What’s worse is that IO saturation orphans cgroups and other containers, that leads to extreme memory and cpu pressure.
@jnoller allright, isolating io paths seems like the best option right now. And knode represents a big help.
Ephemeral OS disks (to me, maybe i'm wrong) seems like a "cost friendly" alternative to your mitigation tip n.1:
Surely it must be applied together with the other suggestions.
Plus i'm sure it represents an excellent opportunity for the use case/business i talked about in my previous comments. I know it's off-topic but what do you think about it?
@jnoller a slightly separate issue, but please can I emphasise that this really isn't an option for many of us and yet it seems to be the default stance for changes to clusters.
The complexity of doing on online migration, or the amount of downtime required for an offline migration, is simply unacceptable for those of us working in small businesses.

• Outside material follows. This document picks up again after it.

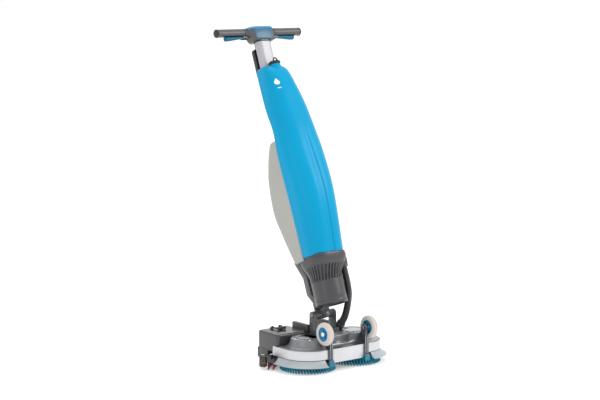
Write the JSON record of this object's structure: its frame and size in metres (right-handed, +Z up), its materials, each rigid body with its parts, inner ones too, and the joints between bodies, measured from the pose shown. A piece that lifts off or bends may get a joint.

Frankly, if we're making the effort to move between clusters we'd be looking at moving out of Azure to a different provider.
I appreciate it's difficult for Microsoft to develop migration steps, but I really feel this should be a requirement for all but the most fundamental changes to clusters (to use VMSS as an example, I struggle to see why it wouldn't be possible to add a VMSS to an existing cluster then remove the existing nodes).
I'm happy to open this as a separate issue if you'd rather track it elsewhere.